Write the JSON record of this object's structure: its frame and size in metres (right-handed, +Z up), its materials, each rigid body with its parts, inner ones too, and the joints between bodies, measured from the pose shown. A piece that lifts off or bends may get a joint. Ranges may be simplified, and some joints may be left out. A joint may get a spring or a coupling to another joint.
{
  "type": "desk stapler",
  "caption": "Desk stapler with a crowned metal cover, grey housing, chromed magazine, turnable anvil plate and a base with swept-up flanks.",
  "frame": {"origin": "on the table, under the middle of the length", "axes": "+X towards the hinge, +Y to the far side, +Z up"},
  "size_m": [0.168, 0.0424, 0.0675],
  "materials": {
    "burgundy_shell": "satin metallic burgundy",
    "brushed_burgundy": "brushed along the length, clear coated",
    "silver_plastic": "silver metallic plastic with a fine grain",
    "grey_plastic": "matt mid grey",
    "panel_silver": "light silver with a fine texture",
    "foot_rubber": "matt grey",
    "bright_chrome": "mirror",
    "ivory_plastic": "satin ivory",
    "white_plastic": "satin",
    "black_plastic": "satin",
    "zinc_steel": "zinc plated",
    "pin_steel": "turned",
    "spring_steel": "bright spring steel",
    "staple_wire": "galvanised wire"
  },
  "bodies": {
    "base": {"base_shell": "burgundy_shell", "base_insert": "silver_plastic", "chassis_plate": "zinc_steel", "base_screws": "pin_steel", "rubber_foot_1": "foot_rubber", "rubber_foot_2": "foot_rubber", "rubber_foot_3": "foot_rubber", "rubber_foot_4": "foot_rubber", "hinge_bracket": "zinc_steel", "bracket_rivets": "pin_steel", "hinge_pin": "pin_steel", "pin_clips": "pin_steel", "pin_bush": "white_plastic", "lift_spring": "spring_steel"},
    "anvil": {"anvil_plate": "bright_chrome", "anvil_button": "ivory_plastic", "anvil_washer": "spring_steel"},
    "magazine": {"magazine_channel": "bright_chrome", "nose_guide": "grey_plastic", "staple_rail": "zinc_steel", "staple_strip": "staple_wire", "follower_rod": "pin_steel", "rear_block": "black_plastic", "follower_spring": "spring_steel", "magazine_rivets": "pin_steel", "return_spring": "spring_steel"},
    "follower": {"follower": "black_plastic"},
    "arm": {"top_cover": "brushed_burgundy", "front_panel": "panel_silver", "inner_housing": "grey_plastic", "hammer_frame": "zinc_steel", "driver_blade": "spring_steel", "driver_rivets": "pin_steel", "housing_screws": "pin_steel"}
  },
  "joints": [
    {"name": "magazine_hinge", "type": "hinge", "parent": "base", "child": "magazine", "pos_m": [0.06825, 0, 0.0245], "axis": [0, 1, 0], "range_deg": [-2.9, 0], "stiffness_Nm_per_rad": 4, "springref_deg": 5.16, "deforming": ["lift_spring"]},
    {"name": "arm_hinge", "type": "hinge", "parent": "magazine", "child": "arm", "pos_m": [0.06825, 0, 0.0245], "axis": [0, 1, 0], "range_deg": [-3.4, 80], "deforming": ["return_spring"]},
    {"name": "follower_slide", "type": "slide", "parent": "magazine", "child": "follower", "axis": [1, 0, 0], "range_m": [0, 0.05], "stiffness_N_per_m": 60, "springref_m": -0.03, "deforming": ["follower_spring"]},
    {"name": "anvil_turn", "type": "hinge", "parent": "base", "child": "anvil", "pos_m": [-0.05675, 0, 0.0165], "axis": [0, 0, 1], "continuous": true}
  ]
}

==

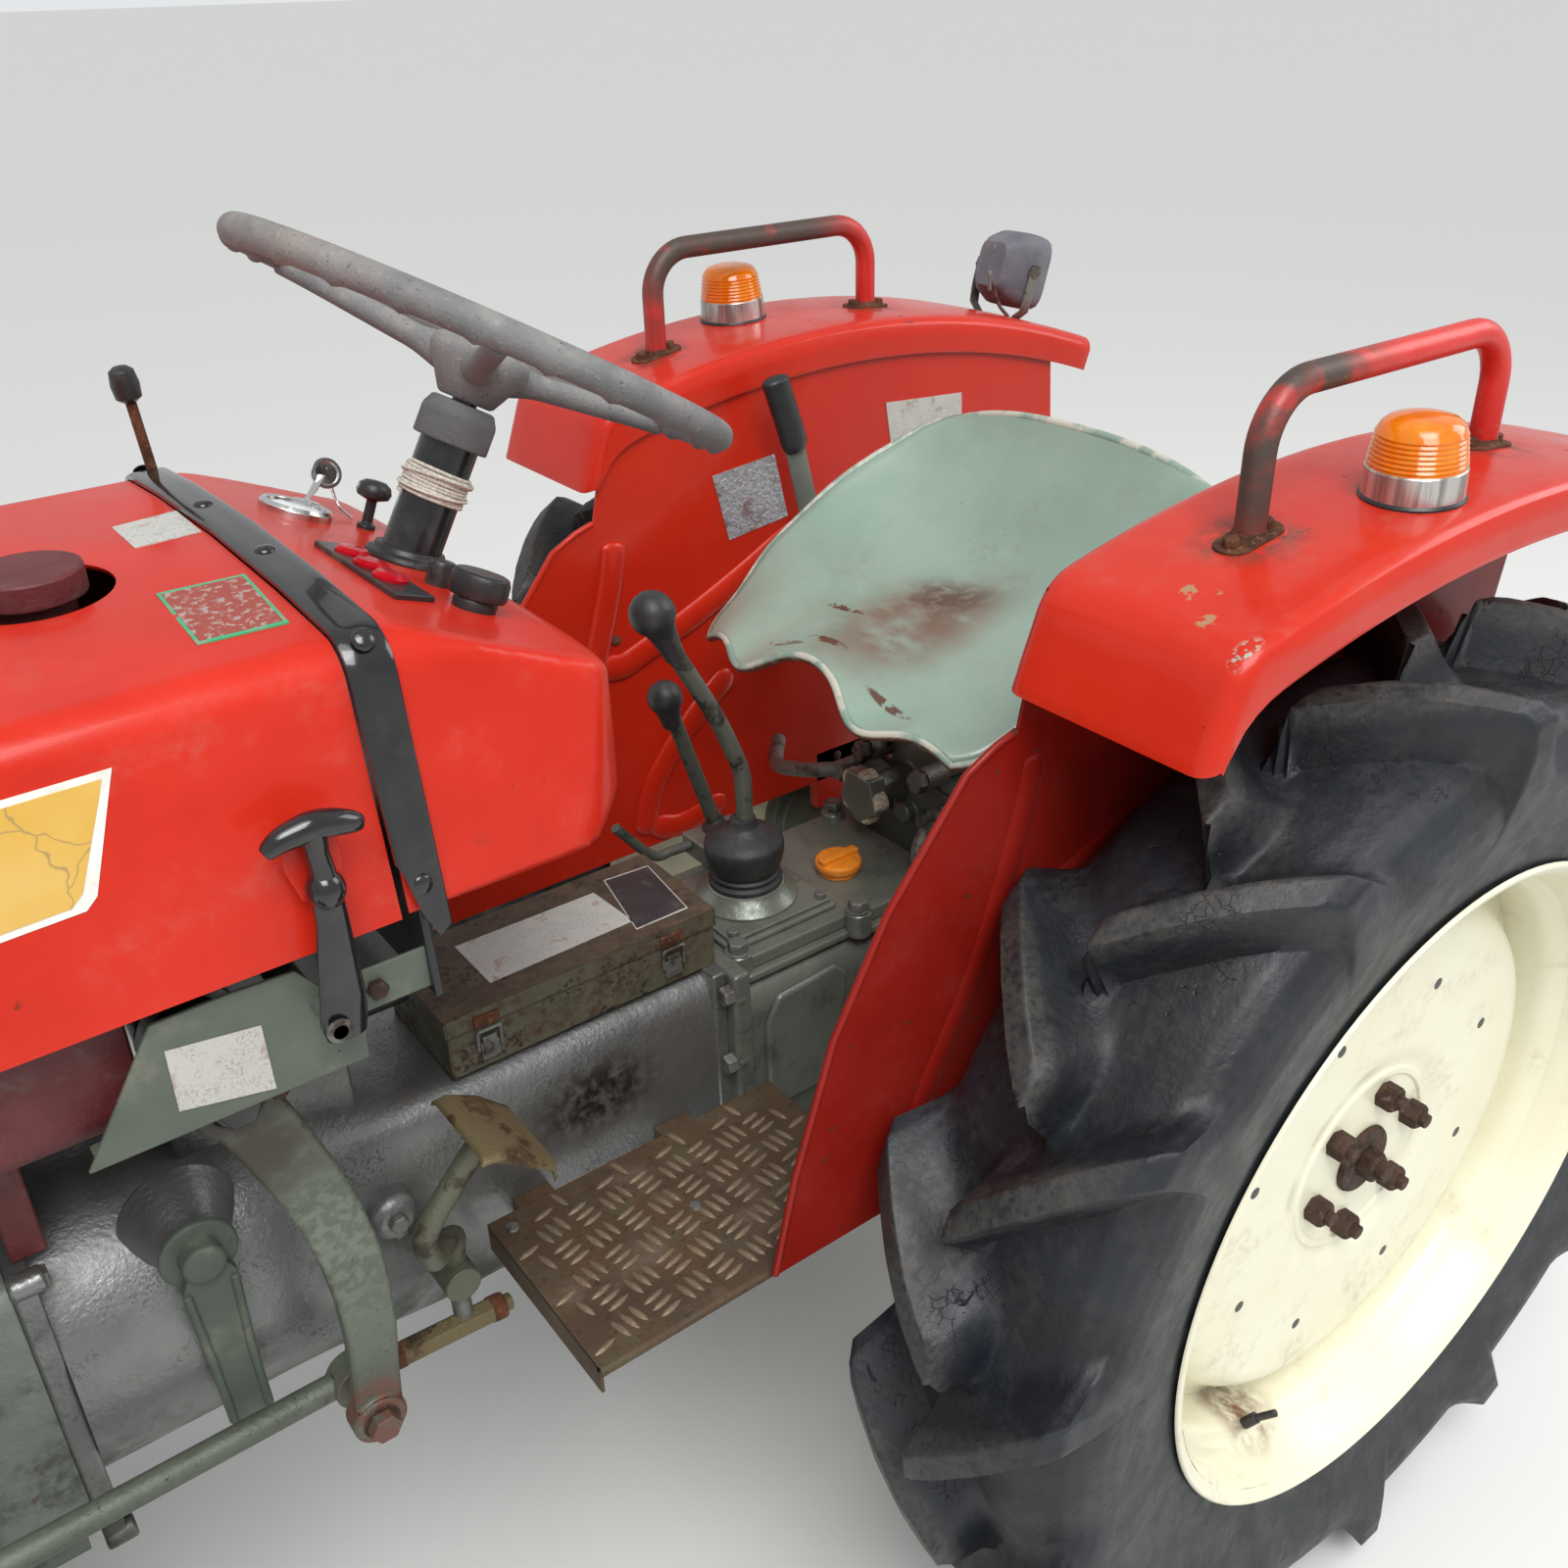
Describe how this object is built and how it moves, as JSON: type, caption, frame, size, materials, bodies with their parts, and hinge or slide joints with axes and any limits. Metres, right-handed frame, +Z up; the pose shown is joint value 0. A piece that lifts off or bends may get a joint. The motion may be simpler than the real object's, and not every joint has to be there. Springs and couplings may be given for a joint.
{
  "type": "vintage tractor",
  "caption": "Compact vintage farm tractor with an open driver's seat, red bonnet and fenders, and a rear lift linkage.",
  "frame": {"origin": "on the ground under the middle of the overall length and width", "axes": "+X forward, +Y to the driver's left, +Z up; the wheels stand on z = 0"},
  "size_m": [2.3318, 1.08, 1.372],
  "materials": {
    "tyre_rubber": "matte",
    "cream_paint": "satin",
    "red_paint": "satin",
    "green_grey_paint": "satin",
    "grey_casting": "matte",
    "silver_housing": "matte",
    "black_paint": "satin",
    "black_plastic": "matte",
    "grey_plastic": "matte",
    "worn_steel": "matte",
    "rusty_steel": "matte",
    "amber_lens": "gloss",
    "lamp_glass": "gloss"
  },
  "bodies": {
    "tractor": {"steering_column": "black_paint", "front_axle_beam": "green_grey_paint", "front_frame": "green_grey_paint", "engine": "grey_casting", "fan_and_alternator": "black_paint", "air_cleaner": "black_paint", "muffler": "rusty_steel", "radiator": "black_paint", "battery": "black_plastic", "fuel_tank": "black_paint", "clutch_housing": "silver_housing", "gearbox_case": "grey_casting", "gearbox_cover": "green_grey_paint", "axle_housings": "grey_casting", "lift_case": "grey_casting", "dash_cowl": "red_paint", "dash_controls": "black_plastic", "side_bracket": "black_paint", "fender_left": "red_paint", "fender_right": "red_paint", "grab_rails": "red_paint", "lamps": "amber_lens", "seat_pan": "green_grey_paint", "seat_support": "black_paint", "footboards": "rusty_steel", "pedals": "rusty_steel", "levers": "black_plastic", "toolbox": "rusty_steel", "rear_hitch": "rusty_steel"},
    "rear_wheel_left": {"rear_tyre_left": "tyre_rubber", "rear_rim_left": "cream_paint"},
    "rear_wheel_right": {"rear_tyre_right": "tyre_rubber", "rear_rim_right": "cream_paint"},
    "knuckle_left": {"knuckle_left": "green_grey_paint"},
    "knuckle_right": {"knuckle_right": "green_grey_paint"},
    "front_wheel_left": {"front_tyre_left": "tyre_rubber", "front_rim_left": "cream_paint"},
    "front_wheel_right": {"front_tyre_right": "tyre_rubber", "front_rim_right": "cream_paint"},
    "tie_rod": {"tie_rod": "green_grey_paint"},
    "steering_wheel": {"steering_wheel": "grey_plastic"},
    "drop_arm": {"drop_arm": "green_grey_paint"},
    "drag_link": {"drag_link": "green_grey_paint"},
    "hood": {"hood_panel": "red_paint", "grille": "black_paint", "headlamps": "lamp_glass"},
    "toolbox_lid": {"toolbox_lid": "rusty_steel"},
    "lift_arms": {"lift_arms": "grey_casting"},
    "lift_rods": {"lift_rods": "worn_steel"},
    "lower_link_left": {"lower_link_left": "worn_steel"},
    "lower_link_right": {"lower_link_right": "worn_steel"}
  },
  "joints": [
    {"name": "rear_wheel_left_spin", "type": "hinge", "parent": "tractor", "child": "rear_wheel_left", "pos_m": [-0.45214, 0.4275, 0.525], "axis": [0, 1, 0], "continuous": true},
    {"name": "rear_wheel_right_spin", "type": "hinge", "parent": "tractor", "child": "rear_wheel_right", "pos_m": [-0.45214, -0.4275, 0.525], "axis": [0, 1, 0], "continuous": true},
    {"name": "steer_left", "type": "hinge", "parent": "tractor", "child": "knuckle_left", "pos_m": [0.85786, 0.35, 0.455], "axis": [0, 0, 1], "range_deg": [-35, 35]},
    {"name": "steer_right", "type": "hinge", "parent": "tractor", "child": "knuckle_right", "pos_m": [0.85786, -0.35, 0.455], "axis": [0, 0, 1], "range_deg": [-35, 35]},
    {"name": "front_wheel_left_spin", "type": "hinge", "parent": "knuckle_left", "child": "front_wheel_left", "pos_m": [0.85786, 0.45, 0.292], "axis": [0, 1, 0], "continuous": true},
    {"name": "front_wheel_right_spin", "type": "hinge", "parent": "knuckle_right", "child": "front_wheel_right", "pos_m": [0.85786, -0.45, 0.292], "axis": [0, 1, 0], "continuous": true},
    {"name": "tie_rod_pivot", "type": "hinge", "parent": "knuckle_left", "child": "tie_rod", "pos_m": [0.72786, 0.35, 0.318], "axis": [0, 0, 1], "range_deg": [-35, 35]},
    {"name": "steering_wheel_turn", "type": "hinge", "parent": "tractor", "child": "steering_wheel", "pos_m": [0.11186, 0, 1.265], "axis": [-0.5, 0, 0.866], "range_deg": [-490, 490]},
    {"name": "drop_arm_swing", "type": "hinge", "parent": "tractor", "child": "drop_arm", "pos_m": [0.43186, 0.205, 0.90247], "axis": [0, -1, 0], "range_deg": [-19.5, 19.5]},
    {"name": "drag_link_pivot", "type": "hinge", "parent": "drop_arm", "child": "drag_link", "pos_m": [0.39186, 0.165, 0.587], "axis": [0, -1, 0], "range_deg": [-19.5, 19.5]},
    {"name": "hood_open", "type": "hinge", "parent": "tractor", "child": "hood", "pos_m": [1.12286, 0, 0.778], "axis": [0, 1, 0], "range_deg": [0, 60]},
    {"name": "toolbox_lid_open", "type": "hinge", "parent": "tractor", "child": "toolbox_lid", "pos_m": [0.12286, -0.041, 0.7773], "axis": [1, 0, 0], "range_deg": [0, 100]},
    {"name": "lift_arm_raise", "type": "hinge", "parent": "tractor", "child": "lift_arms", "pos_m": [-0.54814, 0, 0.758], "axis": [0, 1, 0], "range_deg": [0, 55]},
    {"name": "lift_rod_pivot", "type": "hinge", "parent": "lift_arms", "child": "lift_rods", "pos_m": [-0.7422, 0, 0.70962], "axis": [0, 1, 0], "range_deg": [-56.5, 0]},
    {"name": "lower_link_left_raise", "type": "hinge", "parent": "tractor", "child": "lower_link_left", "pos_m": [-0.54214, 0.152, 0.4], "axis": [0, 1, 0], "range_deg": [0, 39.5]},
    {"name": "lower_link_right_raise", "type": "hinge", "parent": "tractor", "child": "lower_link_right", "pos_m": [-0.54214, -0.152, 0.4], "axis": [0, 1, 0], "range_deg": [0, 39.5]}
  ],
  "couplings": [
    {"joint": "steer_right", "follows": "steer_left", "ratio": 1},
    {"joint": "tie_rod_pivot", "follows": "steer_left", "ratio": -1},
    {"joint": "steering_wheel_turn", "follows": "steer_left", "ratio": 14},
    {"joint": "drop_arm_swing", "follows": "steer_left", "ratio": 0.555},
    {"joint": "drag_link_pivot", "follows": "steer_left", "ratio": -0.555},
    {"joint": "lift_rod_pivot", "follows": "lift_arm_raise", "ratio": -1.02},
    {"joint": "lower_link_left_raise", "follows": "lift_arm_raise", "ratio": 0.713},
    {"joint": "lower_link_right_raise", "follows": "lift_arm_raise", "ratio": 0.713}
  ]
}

**Aim of the task**. Lines containing the string "object" should be counted; reply with their number and nothing more.

**Final result**. 2